SET TASK —
Pull each line holding the word "model" from the data.

INPUT RECORDS —
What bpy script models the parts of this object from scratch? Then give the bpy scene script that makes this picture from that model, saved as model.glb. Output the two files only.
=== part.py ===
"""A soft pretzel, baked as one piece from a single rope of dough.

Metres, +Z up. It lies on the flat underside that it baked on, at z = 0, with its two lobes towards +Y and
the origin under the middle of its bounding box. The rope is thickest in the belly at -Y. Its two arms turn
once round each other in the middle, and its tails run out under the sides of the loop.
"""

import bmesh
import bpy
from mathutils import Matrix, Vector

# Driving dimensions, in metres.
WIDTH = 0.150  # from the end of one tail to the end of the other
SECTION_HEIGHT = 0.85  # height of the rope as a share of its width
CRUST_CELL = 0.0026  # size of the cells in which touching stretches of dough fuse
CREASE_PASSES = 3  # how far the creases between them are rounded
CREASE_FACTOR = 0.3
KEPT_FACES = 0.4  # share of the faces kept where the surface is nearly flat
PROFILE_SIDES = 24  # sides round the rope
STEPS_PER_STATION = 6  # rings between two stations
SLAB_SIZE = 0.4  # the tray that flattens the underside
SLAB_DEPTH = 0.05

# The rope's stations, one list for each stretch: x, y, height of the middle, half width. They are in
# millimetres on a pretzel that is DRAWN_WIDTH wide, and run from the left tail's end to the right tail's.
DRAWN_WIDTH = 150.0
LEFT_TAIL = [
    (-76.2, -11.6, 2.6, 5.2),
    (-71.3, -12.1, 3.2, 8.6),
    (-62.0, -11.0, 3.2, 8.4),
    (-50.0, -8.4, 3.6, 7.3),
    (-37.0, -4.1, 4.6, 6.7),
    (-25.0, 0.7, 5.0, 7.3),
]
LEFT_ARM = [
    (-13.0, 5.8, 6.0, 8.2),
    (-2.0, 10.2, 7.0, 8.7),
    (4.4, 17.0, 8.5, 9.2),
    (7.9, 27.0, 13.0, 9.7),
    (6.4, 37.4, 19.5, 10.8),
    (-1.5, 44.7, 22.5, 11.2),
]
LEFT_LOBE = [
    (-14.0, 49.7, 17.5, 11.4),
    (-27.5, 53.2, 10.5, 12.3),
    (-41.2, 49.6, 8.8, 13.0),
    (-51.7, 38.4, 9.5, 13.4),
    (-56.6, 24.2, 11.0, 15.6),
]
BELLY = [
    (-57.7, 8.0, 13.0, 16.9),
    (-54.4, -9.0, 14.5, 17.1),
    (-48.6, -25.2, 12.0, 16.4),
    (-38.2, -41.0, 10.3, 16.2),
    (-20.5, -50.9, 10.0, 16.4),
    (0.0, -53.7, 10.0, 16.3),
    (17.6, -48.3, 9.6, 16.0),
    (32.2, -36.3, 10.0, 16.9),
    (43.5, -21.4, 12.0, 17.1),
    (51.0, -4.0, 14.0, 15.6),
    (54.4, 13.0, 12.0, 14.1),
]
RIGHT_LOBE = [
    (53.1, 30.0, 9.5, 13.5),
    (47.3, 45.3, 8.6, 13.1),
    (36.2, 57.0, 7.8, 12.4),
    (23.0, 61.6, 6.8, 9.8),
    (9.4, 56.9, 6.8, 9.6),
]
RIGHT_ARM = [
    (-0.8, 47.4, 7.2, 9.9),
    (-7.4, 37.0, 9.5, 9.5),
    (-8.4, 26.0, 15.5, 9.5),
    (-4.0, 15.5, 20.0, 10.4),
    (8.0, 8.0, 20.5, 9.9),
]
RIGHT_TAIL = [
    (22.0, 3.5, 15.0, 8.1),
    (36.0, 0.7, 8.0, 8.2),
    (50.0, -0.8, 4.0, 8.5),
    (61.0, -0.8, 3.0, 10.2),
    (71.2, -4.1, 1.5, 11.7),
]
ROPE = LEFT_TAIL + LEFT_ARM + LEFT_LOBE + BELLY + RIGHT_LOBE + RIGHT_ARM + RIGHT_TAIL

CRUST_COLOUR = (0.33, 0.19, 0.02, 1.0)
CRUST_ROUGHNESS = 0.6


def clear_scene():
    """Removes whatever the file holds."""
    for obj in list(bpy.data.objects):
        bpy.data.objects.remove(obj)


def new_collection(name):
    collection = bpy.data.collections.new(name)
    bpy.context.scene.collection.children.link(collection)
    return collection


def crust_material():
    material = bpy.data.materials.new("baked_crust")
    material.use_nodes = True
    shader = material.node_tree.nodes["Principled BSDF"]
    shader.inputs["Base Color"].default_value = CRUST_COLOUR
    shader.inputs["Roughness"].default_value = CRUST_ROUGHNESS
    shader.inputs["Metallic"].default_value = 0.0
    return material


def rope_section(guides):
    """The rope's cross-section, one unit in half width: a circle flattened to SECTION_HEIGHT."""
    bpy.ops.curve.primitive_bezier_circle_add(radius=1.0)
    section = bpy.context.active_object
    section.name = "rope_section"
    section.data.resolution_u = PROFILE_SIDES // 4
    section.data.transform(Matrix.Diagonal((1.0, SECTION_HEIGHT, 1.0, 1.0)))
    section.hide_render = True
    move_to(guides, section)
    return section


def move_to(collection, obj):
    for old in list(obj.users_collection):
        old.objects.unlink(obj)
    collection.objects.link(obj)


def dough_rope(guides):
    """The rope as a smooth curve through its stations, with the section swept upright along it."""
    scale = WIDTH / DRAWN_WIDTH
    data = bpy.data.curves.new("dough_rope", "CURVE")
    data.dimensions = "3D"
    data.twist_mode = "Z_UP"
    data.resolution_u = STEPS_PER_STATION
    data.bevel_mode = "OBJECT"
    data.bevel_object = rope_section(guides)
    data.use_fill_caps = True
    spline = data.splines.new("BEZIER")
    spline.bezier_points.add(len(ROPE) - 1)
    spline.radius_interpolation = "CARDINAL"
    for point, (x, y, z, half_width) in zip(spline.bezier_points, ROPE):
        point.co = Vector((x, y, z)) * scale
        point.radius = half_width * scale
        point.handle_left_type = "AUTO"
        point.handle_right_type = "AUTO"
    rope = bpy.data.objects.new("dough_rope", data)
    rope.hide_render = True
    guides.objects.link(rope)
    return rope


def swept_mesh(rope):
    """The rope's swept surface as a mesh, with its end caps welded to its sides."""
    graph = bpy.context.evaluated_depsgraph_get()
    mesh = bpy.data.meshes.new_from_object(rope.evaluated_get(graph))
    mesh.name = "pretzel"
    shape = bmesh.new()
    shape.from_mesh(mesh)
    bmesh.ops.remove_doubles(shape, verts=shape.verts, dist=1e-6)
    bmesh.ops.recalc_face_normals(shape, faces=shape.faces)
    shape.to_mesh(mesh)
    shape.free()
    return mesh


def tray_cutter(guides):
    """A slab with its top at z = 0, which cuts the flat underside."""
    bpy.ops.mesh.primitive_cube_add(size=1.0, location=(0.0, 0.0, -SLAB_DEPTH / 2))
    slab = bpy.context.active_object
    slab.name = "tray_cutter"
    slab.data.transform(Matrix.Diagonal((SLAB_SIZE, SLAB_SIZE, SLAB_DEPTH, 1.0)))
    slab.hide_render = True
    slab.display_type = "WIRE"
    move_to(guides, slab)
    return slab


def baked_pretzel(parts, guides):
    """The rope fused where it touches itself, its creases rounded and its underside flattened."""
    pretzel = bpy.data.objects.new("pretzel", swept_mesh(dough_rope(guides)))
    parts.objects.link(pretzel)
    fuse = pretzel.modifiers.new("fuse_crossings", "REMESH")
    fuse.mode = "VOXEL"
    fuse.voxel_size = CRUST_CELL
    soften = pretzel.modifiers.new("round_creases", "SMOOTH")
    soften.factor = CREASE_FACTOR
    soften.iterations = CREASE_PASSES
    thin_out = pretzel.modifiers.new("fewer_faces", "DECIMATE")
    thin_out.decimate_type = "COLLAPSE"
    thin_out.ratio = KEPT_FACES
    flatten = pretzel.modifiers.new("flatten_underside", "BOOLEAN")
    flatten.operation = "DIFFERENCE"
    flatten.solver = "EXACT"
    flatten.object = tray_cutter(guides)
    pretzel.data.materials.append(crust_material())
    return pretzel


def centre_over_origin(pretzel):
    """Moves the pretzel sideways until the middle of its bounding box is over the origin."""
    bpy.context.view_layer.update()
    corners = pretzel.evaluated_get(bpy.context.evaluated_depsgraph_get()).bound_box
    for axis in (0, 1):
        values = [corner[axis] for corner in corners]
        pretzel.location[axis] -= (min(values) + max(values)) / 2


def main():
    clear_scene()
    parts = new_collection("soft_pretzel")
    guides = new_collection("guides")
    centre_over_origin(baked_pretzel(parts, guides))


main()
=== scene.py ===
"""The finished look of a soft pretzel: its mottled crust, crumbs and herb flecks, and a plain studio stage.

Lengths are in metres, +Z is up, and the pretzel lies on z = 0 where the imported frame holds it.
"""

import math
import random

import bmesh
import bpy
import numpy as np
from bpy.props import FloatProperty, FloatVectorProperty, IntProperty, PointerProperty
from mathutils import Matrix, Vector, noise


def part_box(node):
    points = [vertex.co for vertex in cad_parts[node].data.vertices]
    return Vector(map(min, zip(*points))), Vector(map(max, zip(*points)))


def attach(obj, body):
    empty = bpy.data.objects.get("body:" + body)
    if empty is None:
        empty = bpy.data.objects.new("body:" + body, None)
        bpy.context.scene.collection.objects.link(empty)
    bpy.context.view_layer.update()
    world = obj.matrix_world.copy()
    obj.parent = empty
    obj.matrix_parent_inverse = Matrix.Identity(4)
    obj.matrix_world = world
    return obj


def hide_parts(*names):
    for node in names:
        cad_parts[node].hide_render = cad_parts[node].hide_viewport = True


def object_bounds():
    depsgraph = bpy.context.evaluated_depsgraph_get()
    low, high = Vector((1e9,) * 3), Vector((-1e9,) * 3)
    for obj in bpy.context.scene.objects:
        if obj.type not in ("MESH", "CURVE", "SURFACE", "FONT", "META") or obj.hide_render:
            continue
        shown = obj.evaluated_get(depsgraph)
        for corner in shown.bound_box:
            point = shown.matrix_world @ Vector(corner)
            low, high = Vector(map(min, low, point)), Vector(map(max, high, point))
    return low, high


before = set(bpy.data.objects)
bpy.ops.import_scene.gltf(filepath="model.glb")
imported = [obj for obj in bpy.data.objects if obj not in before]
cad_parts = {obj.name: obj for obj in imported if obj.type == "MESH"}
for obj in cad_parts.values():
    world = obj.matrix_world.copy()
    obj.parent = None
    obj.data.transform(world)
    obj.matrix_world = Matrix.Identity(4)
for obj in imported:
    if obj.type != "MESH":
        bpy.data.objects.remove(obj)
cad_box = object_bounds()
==
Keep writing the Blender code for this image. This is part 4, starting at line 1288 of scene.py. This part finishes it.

SOLUTION BELOW —
What bpy script models the parts of this object from scratch? Then give the bpy scene script that makes this picture from that model, saved as model.glb. Output the two files only.
bpy.ops.import_scene.gltf(filepath="model.glb")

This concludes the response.